As far as the Shuttle stack goes, I can recommend to take a look at my build or at David Hanners' stack. The shuttle is matte, thats true. But the boosters really are (semi)gloss. The insulation bands around them are matte. I rather use semigloss because gloss it too shiny and a little unrealistic. The ET is matte and in reality it has a very rough surface. The foam is thick and irregular in shape. I just used brown paper which I sanded to make it fuzzy and more matte. It gives the right feel.
And that is where I aim at. Not realism in the sense of every tile needs to be correct, every colour needs to be 100% spot on, I go for atmosphere. The model needs to feel right.
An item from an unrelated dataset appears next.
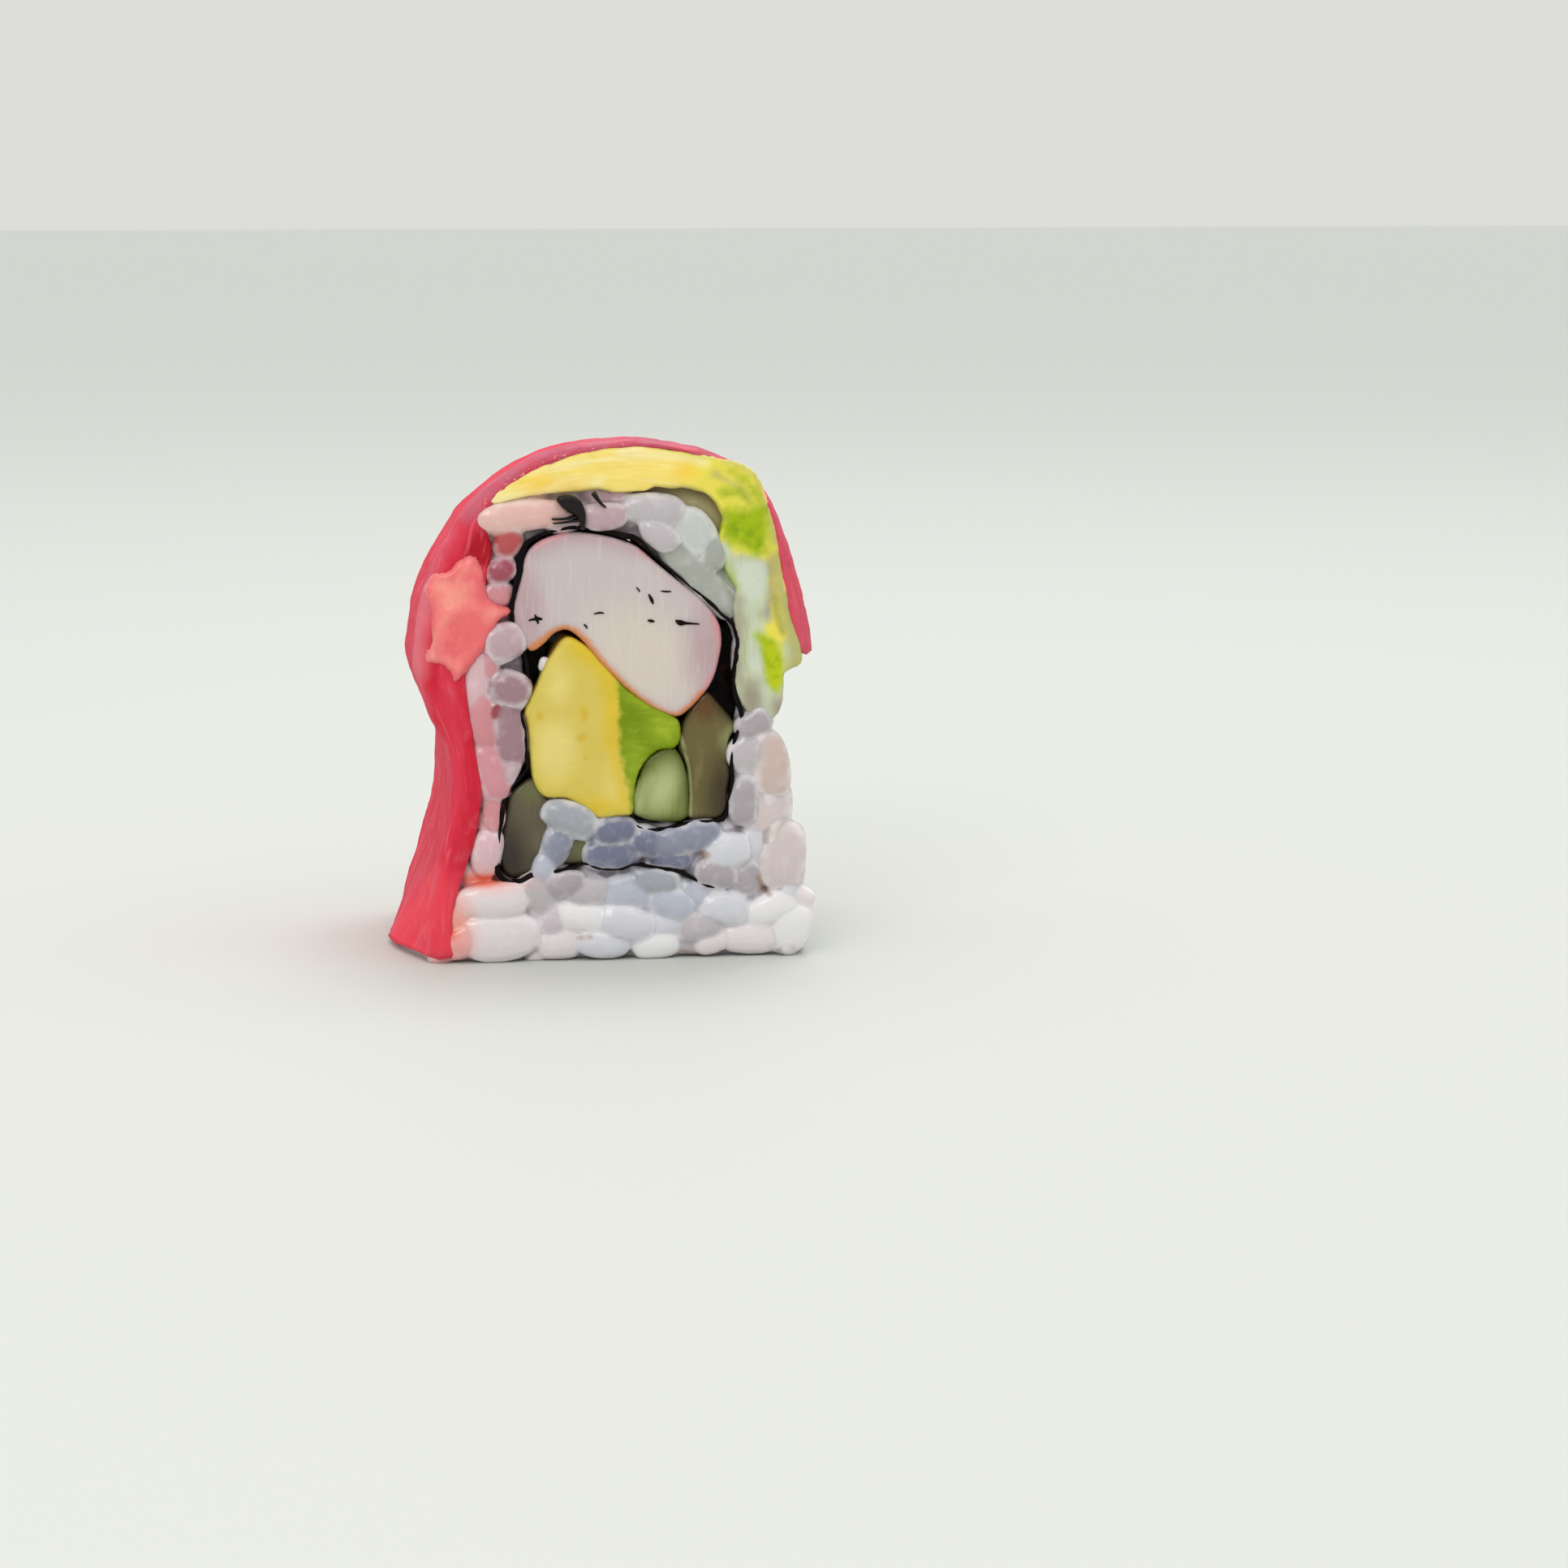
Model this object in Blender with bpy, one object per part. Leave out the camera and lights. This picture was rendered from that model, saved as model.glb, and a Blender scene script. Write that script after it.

At 1/100 0r 1/96, the model is virtually 100 times further away from you than you have it standing in front of you. That means the feeling needs to be good, not the amount of rivets.

Hey, Craft, you know what is important? Just build stuff. Planes, rockets, cars, ships, birds, whatever. Build. Build, build, build. Ask questions when you really encounter an obstacle. But build and learn while building. Sometimes things will sove itseld when you look at them and suddenly you see how to do somethint or how to fit something. Experience is everything. We can tell you all sorts of stuff, but you have to do it. YOU make the models. You need to get the hang of it. Every start is hard, every first model won't look the way you would like it to be. It is all in your hands. And while doing it, it will improve.
Do not immediately expect museum quality models. Start with smaller stuff, easier stuff to get more into the swing of things.
We're here to help and to form some kind of global community here. But you also need to just do the stuff to get the hang of it.